On CNN we have self-proclaimed "independent populist" Lou Dobbs, who has taken on the role of champion of the middle class. His rhetoric is self-indulgent and arrogant. Dobbs typically beings a female correspondent into the studio, sitting her to his left while he stands, towering in front of an American flag video wall, and asks for the woman's opinion. Following her report, Dobbs will ignore everything she has said in favor of spinning the topic into his own diatribe. I can't watch his program for more than the 3 or 4 minutes it takes to witness this phenomenon, but it repeats itself ad nauseum, day in and day out.

In this clip, a personal favorite, Dobbs interviews Candy Crowley about Barack Obama's alleged plagiarism and his response to the charges. The part of this clip you'll want to watch is Dobbs' typically smug assertion that Obama and Deval Patrick were devaluing Martin Luther King, Jr's words. He completely misunderstood that both men saying, "I have a dream....just words?" closes with a rhetorical question mark, rather than a period or exclamation point. The point of their speeches was to point out that words have tremendous significance and serve to inspire us to worthy causes. Dobbs' thick head can't quite get that and he assumes, for some reason, that the speeches were intended to devalue words. He signs off to an incredulous Candy her face at the very end of the clip. She looks like she's thinking, "Wait...wha..?"

So, without getting into the vast landscape of radio white guys out there (often far worse than their TV counterparts) hiding behind their microphones, suffice it to say that while William F. Buckley may have rubbed people the wrong way with his conservative sensibilities, vocal affectations, and holier-than-thou persona, the level of national dialog that we witnessed under his "care" was a far better alternative to the numbskulls that we are faced with today. Buckley will be some way.


Matthew Hennessey said...

Is the title of this post a "wink wink" strategy that on the outside says, "What?! I can't say these guys are white? What's wrong with that? They are. So what?" but inside says, "Hey, fellow Democrats, unite!"

If so, how do you explain this?

I find your linkage of Bill Buckley's television appearances with the current tenor of the cable news channels intriguing, if a bit tenuous. As his obituary in the New York Times noted, Buckley authored more than 50 books and his collected columns would fill another 45 more. All done while editing a bi-weekly magazine, hosting the longest running public affairs program on television and birthing a nation-changing political philosophy out of his head. Impressive feats by themselves; considered together, herculean.

No O'Rielly or Hannity or Olberman or Matthews could tie the man's shoes - so your "basest form" point is taken. But laying the blame at the feet of Firing Line, is a bit like blaming the Monkees on the Beatles.

Mike Plugh said...

No, the title of this post is very straightforward. I think that each of the featured characters in this story are typical of the voices we see in the media that frame the public debate. They are all white men. They are all generally older white men.

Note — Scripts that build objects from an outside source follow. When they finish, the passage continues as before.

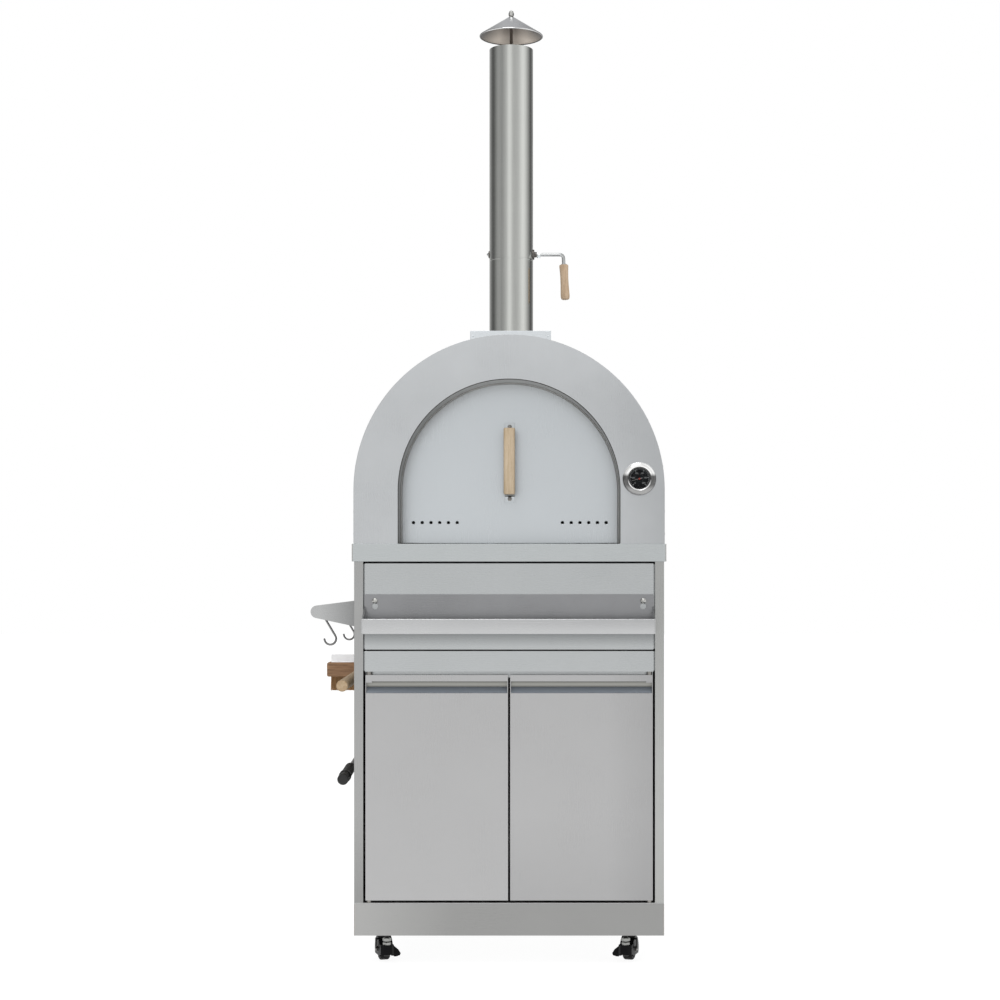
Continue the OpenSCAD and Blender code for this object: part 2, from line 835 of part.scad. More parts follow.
// S hook that hangs on the rail: two equal loops joined by a straight slanting shank.
module s_hook(y) {
    top_z = rail_at[1] + rail_r + hook_wire / 2 - hook_r;
    x = -half_w - rail_at[0];
    lean = asin(2 * hook_r / hook_span);
    open = 20;
    upper = arc([x, top_z], hook_r, open, 180 + lean, 14);
    lower = arc([x, top_z - hook_span], hook_r, lean, -180 + open, 14);
    color("dimgray")
        tube([for (p = concat(upper, lower)) [p[0], y, p[1]]], [0, 1, 0], hook_wire / 2);
}

module s_hook_front() {
    s_hook(hook_y[0]);
}

module s_hook_rear() {
    s_hook(hook_y[1]);
}

// Height of a stored tool's axis at the place y along the side panel.
function tool_z(start, tilt, y) = start[2] + (y - start[1]) * tan(tilt);

// Notched plate on the side panel that a round handle of radius r lies in.
module cradle(y, z, r, out) {
    c = -half_w - out;
    lip = 4;
    seat = r + 0.5;
    foot = 12;
    color("silver") {
        along_y(y - cradle_t / 2, y + cradle_t / 2) difference() {
            translate([c - seat - lip, z - r - 8])
                square([seat + lip + out - 2, r + 8 + 3]);
            translate([c, z + 0.3]) circle(seat);
            translate([c - seat, z + 0.3]) square([2 * seat, 2 * r]);
        }
        block([-half_w - 2, y - foot, z - r - 8], [-half_w, y + foot, z + 3]);
    }
}

module tool_cradles() {
    for (y = cradle_y) {
        cradle(y, tool_z(brush_start, brush_tilt, y), brush_r, brush_out);
        cradle(y, tool_z(rake_start, rake_tilt, y), shaft_r, rake_out);
    }
}

// Places a tool whose axis runs along +Y from its free end.
module stored(start, tilt) {
    translate(start) rotate([tilt, 0, 0]) children();
}

module brush_handle() {
    color("wheat") stored(brush_start, brush_tilt) rotate([-90, 0, 0])
        rotate_extrude() polygon([
            [0, 0], [brush_r - 3, 0], [brush_r - 1, 1], [brush_r, 3],
            [brush_r, head_at + 25], [0, head_at + 25]
        ]);
}

module brush_block() {
    s = head_size;
    color("sienna") stored(brush_start, brush_tilt) difference() {
        translate([-s[0] / 2, head_at, -s[2] / 2]) cube(s);
        bar_y(brush_r + 0.05, head_at - 1, head_at + 25.05, 0, 0);
    }
}

module brush_bristles() {
    s = head_size;
    h = 36;
    color("peru") stored(brush_start, brush_tilt)
        translate([-89, head_at + 4, -s[2] / 2 - h]) cube([178, s[1] - 8, h]);
}

module brush_scraper() {
    color("white") stored(brush_start, brush_tilt)
        translate([-88, head_at + 12, head_size[2] / 2]) cube([176, 2, 20]);
}

module rake_grip() {
    color("black") stored(rake_start, rake_tilt) difference() {
        rotate([-90, 0, 0]) rotate_extrude() polygon([
            [0, 0], [10, 0], [12, 2], [12.4, 18], [11.4, 22], [11.4, 42], [13.8, 46],
            [13.8, 58], [12, 62], [12, 170], [9, 185], [0, 185]
        ]);
        bar_y(shaft_r + 0.05, 30, 186, 0, 0);
    }
}

module rake_head() {
    blade = [56, 2, 180];
    color("gray") stored(rake_start, rake_tilt) {
        bar_y(shaft_r, 30.1, rake_len, 0, 0);
        translate([-blade[0] / 2, rake_len, -blade[2] / 2]) cube(blade);
    }
}

// ---- Casters ----

// Puts a caster's own shapes at a corner: trailing +Y, pedal side +X.
module at_corner(sx, sy) {
    translate([sx * stem_at[0] - stem_off, sy * stem_at[1], 0]) rotate([0, 0, -sx * toe])
        mirror([sx > 0 ? 1 : 0, 0, 0]) children();
}

module caster_stems() {
    color("lightgray") for (sx = [-1, 1], sy = [-1, 1])
        translate([sx * stem_at[0] - stem_off, sy * stem_at[1], 0]) {
            bar_z(stem_r, neck_z[0] - 1, plinth_z + gusset[2] + 15);
            bar_z(6.7, neck_z[0] - 3.3, neck_z[0] - 0.3);
            bar_z(nut_r, nut_z[0], nut_z[0] + 6, $fn = 6);
            bar_z(nut_r, nut_z[1], nut_z[1] + 7, $fn = 6);
            bar_z(nut_r, plinth_z + gusset[2], plinth_z + gusset[2] + 8, $fn = 6);
        }
}

module caster_fork(braked) {
    cheek = hood_x - hood_wall;
    neck = 10.5;
    difference() {
        union() {
            along_x(-hood_x, hood_x) difference() {
                union() {
                    translate([trail, wheel_r]) circle(hood_r);
                    translate([-neck, neck_z[0]])
                        square([neck + trail, neck_z[1] - neck_z[0]]);
                }
                translate([-neck - 1, -10]) square([trail + 2 * hood_r + neck, hood_z + 10]);
            }
            // Small guard tab on the outer side.
            block([-hood_x - 5.5, 22, 47], [-hood_x + eps, 32, 50]);
            block([-hood_x - 5.5, 22, 27], [-hood_x - 3.5, 32, 50]);
            if (braked) pedal_lugs();
        }
        along_x(-cheek, cheek) {
            translate([trail, wheel_r]) circle(wheel_r + 1.5);
            translate([trail - wheel_r - 1.5, -1]) square([2 * wheel_r + 3, wheel_r + 1]);
        }
        bar_x(axle_r + 0.05, -hood_x - 1, hood_x + 1, trail, wheel_r);
        bar_z(stem_r + run, neck_z[0] - 5, neck_z[1] + 1);
        bar_z(nut_r + 1, neck_z[1], hood_r + wheel_r + 1);
        for (s = [-1, 1]) translate([s * hood_x, -neck, 0]) rotate([0, 0, 45])
            translate([-4, -4, 0]) cube([8, 8, 80]);
    }
    // Axle bolt with its head and nut.
    bar_x(axle_r, -hood_x - 0.2, hood_x + 0.2, trail, wheel_r);
    for (s = [0, 1]) mirror([s, 0, 0])
        bar_x(5.5, hood_x + 0.1, hood_x + 2.6, trail, wheel_r, $fn = 6);
}

// Lugs and pin that the brake pedal turns on.
module pedal_lugs() {
    t = 2;
    for (y = [pedal_y[0] - t, pedal_y[1]])
        translate([0, y, 0]) difference() {
            along_y(0, t) {
                translate(pedal_pin) circle(4);
                translate([hood_x - eps, pedal_pin[1] - 4])
                    square([pedal_pin[0] - hood_x, 8]);
            }
        }
    bar_y(pedal_pin_r, pedal_y[0] - t, pedal_y[1] + t, pedal_pin[0], pedal_pin[1]);
}

module brake_pedal() {
    gap = 0.3;
    difference() {
        along_y(pedal_y[0] + gap, pedal_y[1] - gap) polygon([
            [16.2, 32], [18.5, 32.5], [27.5, 25], [33, 17], [31.5, 12.5], [23, 10],
            [18, 10.3], [16.2, 12]
        ]);
        bar_y(pedal_pin_r + run, pedal_y[0] - 1, pedal_y[1] + 1, pedal_pin[0], pedal_pin[1]);
    }
}

module caster_wheel() {
    w = wheel_w / 2;
    round = 4;
    translate([0, trail, wheel_r]) rotate([0, 90, 0]) rotate_extrude($fn = 64) polygon(concat(
        [[axle_r + run, -w - 1.2], [8, -w - 1.2], [8, -w]],
        arc([wheel_r - round, -w + round], round, -90, 0, 4),
        arc([wheel_r - round, w - round], round, 0, 90, 4),
        [[8, w], [8, w + 1.2], [axle_r + run, w + 1.2]]));
}

module caster_fork_fl() {
    color("black") at_corner(-1, -1) caster_fork(true);
}
module caster_fork_fr() {
    color("black") at_corner(1, -1) caster_fork(true);
}
module caster_fork_rl() {
    color("black") at_corner(-1, 1) caster_fork(false);
}
module caster_fork_rr() {
    color("black") at_corner(1, 1) caster_fork(false);
}

module caster_wheel_fl() {
    color("black") at_corner(-1, -1) caster_wheel();
}
module caster_wheel_fr() {
    color("black") at_corner(1, -1) caster_wheel();
}
module caster_wheel_rl() {
    color("black") at_corner(-1, 1) caster_wheel();
}
module caster_wheel_rr() {
    color("black") at_corner(1, 1) caster_wheel();
}

module brake_pedal_left() {
    color("black") at_corner(-1, -1) brake_pedal();
}
module brake_pedal_right() {
    color("black") at_corner(1, -1) brake_pedal();
}

// ---- Nodes ----

side_panel_left();
side_panel_right();
back_panel();
plinth();
cabinet_floor();
fascia_panel();
front_rail();
base_frame();
hearth_board();
baking_stones();
oven_facade();
oven_shell();
oven_back();
chamber_vault();
insulation();
mouth_frame();
flue_collar();
flue_pipe_lower();
flue_pipe_upper();
rain_cap();
cap_support();
damper_bushes();
thermometer_case();
thermometer_dial();
thermometer_lens();
tool_rack();
tool_cradles();
caster_stems();
tray_screws();
hinge_pins();
door_magnets();
oven_door_panel();
oven_door_liner();
oven_door_bracket();
oven_door_handle();
damper_plate();
damper_crank();
damper_grip();
cabinet_door_left();
cabinet_door_right();
hanging_tray();
thermometer_needle();
s_hook_front();
s_hook_rear();
brush_handle();
brush_block();
brush_bristles();
brush_scraper();
rake_grip();
rake_head();
caster_fork_fl();
caster_fork_fr();
caster_fork_rl();
caster_fork_rr();
caster_wheel_fl();
caster_wheel_fr();
caster_wheel_rl();
caster_wheel_rr();
brake_pedal_left();
brake_pedal_right();
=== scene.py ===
import math
import random

import bmesh
import bpy
from mathutils import Matrix, Vector


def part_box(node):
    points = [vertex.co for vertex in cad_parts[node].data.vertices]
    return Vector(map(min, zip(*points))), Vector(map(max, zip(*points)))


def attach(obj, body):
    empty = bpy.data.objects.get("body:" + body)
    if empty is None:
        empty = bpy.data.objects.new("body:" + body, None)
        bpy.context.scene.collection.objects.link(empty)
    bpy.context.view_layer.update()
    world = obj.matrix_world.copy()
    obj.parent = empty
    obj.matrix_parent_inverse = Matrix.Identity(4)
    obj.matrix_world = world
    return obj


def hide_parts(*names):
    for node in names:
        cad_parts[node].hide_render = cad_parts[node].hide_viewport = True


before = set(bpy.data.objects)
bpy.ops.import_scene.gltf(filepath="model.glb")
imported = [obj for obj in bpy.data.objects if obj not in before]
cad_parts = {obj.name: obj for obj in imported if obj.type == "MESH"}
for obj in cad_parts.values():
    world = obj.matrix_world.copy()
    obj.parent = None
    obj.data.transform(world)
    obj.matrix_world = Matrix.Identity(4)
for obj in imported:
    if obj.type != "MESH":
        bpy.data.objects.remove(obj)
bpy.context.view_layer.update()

MM = 0.001

# ---- Materials ----


class Nodes:
    """A node tree, with short ways to add nodes."""

    def __init__(self, tree):
        self.tree = tree

    def wire(self, value, socket):
        """Gives an input a fixed value, or the output of another node."""
        if isinstance(value, bpy.types.NodeSocket):
            self.tree.links.new(value, socket)
        else:
            socket.default_value = value

    def node(self, kind, inputs=None, **settings):
        made = self.tree.nodes.new("ShaderNode" + kind)
        for key, value in settings.items():
            setattr(made, key, value)
        for key, value in (inputs or {}).items():
            self.wire(value, made.inputs[key])
        return made

    def math(self, operation, *values):
        return self.node("Math", dict(enumerate(values)), operation=operation).outputs[0]


class Shader(Nodes):
    """A Principled material, with short ways to add the nodes that vary it."""

    def __init__(self, name, color, roughness=0.5, metallic=0.0, **inputs):
        self.material = bpy.data.materials.new(name)
        self.material.use_nodes = True
        super().__init__(self.material.node_tree)
        self.bsdf = self.tree.nodes["Principled BSDF"]
        self.set("Base Color", (*color, 1))
        self.set("Roughness", roughness)
        self.set("Metallic", metallic)
        for key, value in inputs.items():
            self.set(key.replace("_", " ").title().replace("Ior", "IOR"), value)

    def set(self, socket, value):
        self.wire(value, self.bsdf.inputs[socket])

    def noise(self, scale, detail=3.0, roughness=0.5):
        """Noise from 0 to 1 whose grain is 1 / scale metres along each axis."""
        where = self.node("TexCoord").outputs["Object"]
        place = self.node("Mapping", {0: where, "Scale": scale}).outputs[0]
        inputs = {"Vector": place, "Scale": 1.0, "Detail": detail, "Roughness": roughness}
        return self.node("TexNoise", inputs).outputs["Fac"]

    def spread(self, value, low, high, source=(0.3, 0.7)):
        """Maps value from the source range to low..high."""
        inputs = {"Value": value, "From Min": source[0], "From Max": source[1],
                  "To Min": low, "To Max": high}
        return self.node("MapRange", inputs, clamp=True).outputs[0]

    def fade(self, axis, start, end, low, high):
        """Factor that runs from low to high between two places in millimetres on an axis."""
        where = self.node("TexCoord").outputs["Object"]
        along = self.node("SeparateXYZ", {0: where}).outputs["XYZ".index(axis)]
        return self.spread(along, low, high, (start * MM, end * MM))

    def ramp(self, value, *stops):
        """Colour ramp through (position, colour) stops."""
        made = self.node("ValToRGB", {"Fac": value})
        elements = made.color_ramp.elements
        for i, (position, color) in enumerate(stops):
            stop = elements[i] if i < 2 else elements.new(position)
            stop.position = position
            stop.color = (*color, 1)
        return made.outputs["Color"]

    def paint(self, color, shade, *factors):
        """Gives the material a colour times varying factors."""
        for factor in factors:
            shade = self.math("MULTIPLY", shade, factor)
        gray = self.node("CombineColor", {0: shade, 1: shade, 2: shade}).outputs[0]
        made = self.node("Mix", {"Factor": 1.0}, data_type="RGBA", blend_type="MULTIPLY")
        colors = [s for s in made.inputs if s.type == "RGBA"]
        self.wire(color if isinstance(color, bpy.types.NodeSocket) else (*color, 1), colors[0])
        self.wire(gray, colors[1])
        self.set("Base Color", [s for s in made.outputs if s.type == "RGBA"][0])

    def bump(self, height, depth):
        """Relief of the given depth in metres."""
        inputs = {"Height": height, "Strength": 1.0, "Distance": depth}
        self.set("Normal", self.node("Bump", inputs).outputs["Normal"])


# Fineness of a brushed surface, in lines per metre across and along the brushing.
ACROSS, ALONG = 1800, 9


def brushed_steel(name, color, roughness=0.28, along="X", cloud=0.03, streak=0.008, painted_light_fades=(),
                  metallic=1.0):
    """Stainless steel with fine lines along one axis, faint clouds and slow bands of painted
    light.
    """
    made = Shader(name, color, roughness, metallic)
    grain = [ALONG if axis == along else ACROSS for axis in "XYZ"]
    lines = made.noise(grain, detail=4)
    clouds = made.noise((5, 5, 5), detail=4, roughness=0.6)
    made.paint(color, made.spread(lines, 1 - streak, 1 + streak),
               made.spread(clouds, 1 - cloud, 1 + cloud), *[made.fade(*fade) for fade in painted_light_fades])
    rough = made.math("ADD", made.spread(lines, -0.03, 0.03), made.spread(clouds, -0.03, 0.03))
    made.set("Roughness", made.math("ADD", rough, roughness))
    made.bump(lines, 0.0000015)
    return made.material


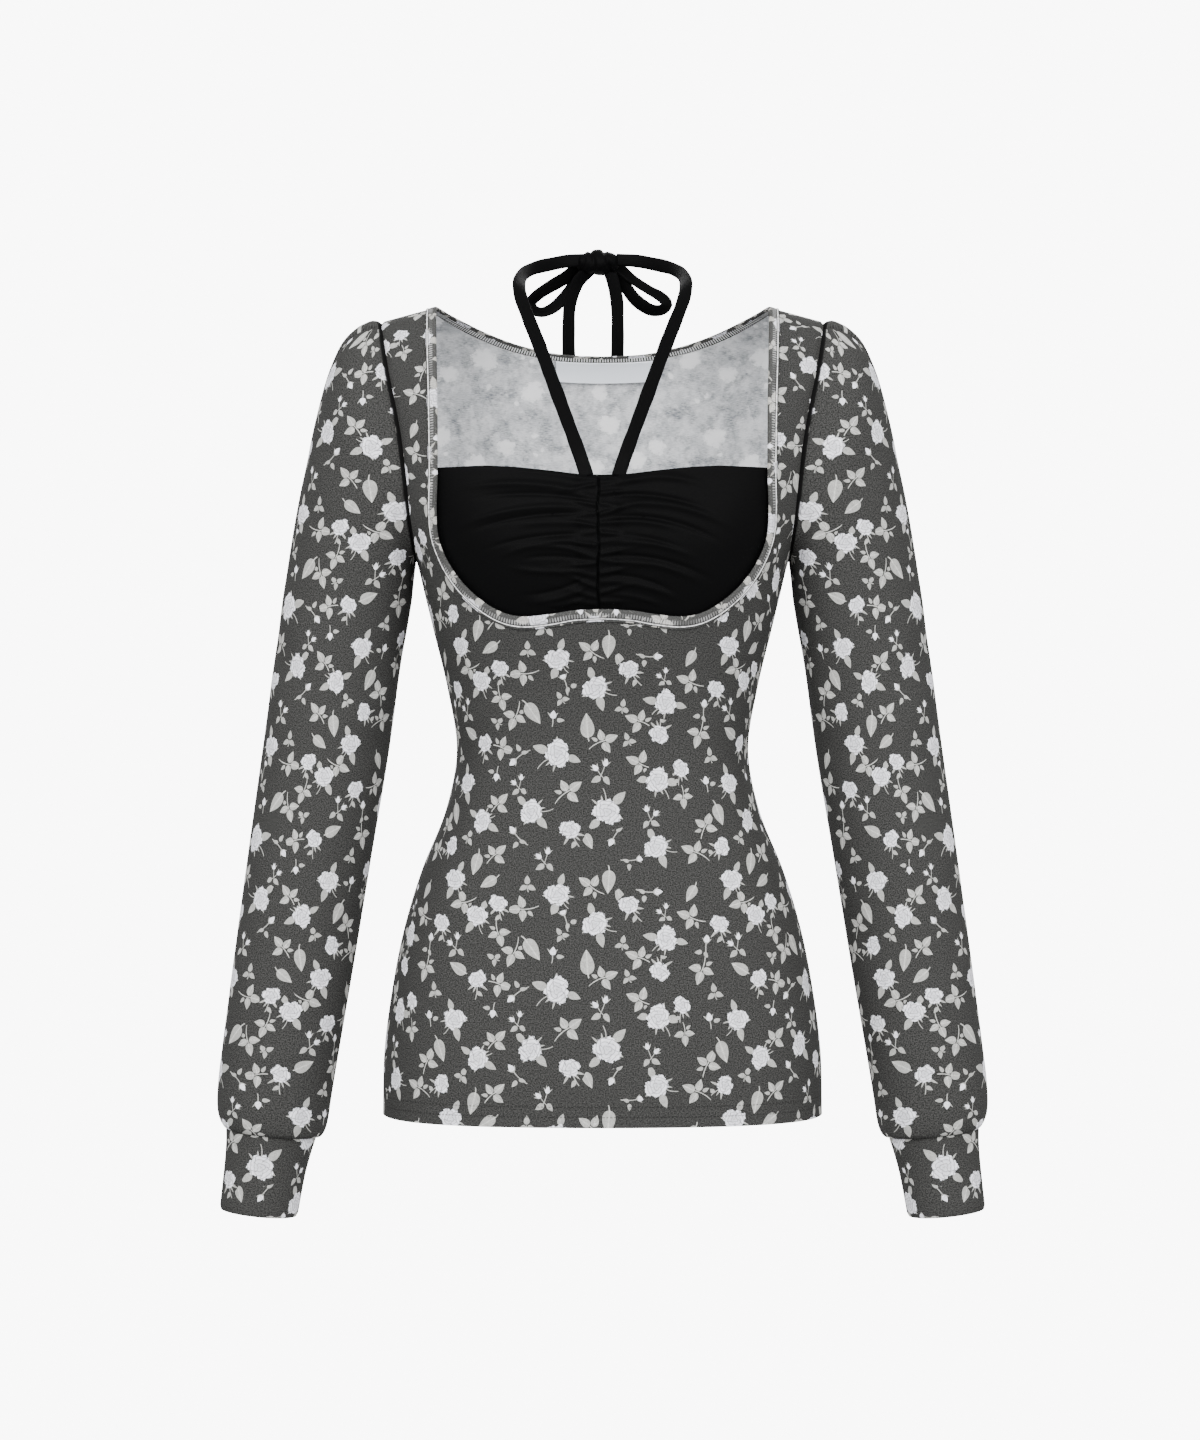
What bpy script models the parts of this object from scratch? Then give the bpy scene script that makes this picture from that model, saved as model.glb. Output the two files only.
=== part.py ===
"""A woman's long-sleeve knit top with a halter-tie bandeau, filled out as it is worn.

The front and back are cut from one torso surface, the sleeves and cuffs are lofted tubes, and the neck
bindings, the bandeau and the label are laid on the torso surface. Lengths in the tables are millimetres, and
the meshes are in metres. The front faces -Y, +Z is up, and the origin is midway between the two neck points,
at shoulder level.
"""

import math
from collections import namedtuple

import bmesh
import bpy
import numpy as np
from mathutils import Matrix, Vector

MM = 0.001

# Cloth and seams
GAP = 0.3
PANEL_EDGE_GAP = 0.45
KNIT_WALL = 1.5
BINDING_WALL = 2.3
BINDING_PROUD = 0.6
CUFF_WALL = 2.2
BANDEAU_WALL = 1.5
LABEL_WALL = 1.0

# Torso: one row for each level, from the hem up to the shoulder seam. half_width, front and back are the
# half sizes of the cross-section, and armhole is how far out the panel reaches above the underarm.
Level = namedtuple("Level", "height half_width front back armhole")
TORSO = (
    Level(-563.5, 153.5, 101.0, 108.0, 153.5),
    Level(-520.0, 152.5, 101.0, 110.0, 152.5),
    Level(-478.0, 147.2, 97.0, 108.0, 147.2),
    Level(-436.0, 139.0, 91.0, 102.0, 139.0),
    Level(-394.0, 126.4, 85.0, 93.0, 126.4),
    Level(-352.0, 109.6, 80.0, 84.0, 109.6),
    Level(-310.0, 102.0, 78.5, 79.0, 102.0),
    Level(-268.0, 108.2, 85.0, 81.0, 108.2),
    Level(-226.0, 118.3, 98.0, 85.0, 118.3),
    Level(-200.0, 124.6, 107.0, 88.0, 124.6),
    Level(-180.0, 129.5, 111.5, 90.0, 129.5),
    Level(-165.0, 135.3, 112.5, 91.0, 131.2),
    Level(-145.0, 142.8, 110.5, 92.0, 133.8),
    Level(-120.0, 150.0, 104.5, 92.0, 136.3),
    Level(-95.0, 156.0, 95.5, 89.5, 139.4),
    Level(-70.0, 161.5, 84.5, 84.5, 143.6),
    Level(-47.0, 165.5, 72.0, 76.5, 147.9),
    Level(-27.0, 168.0, 56.5, 63.0, 151.0),
    Level(-12.0, 169.5, 39.5, 46.0, 153.2),
    Level(-3.0, 170.0, 20.5, 25.0, 154.6),
    Level(0.0, 170.0, 0.0, 0.0, 155.0),
)
UNDERARM = 10
SHOULDER = len(TORSO) - 1
SQUARENESS = 0.035
SHOULDER_SLOPE = 0.27
SLOPE_FROM = 110.0
PANEL_ROWS_BELOW = 14
PANEL_ROWS_ABOVE = 8
STRIP_COLUMNS = 2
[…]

Buckley, Hannity, O'Reilly, Matthews, Russert, Dobbs, Blitzer, Cooper, Stephanopolous, Olbermann, Moyers, Lehrer, Williams, Rather, Jennings, Cronkite, Hume, McLaughlin, and on and on and on.

Some of those men do a good job and others are destructive. I leave it to the particular ideologies to fight it out over what they feel on the issue.

My point, in particular, about Buckley is that he was superior in intellect and ability to all of the modern versions of the chat program that he hosted, but still dragged issues into the mud in his own way. He called Gore Vidal a queer and threatened to assault him. He also supported McCarthyism and opposed the Civil Rights Movement on a number of fronts.

The modern punditry is as dumbed down as the rest of the mass media, but Buckley wasn't always above the fray. He was just more eloquent and prolific. I don't blame him for what's transpires, but I think there's a relationship.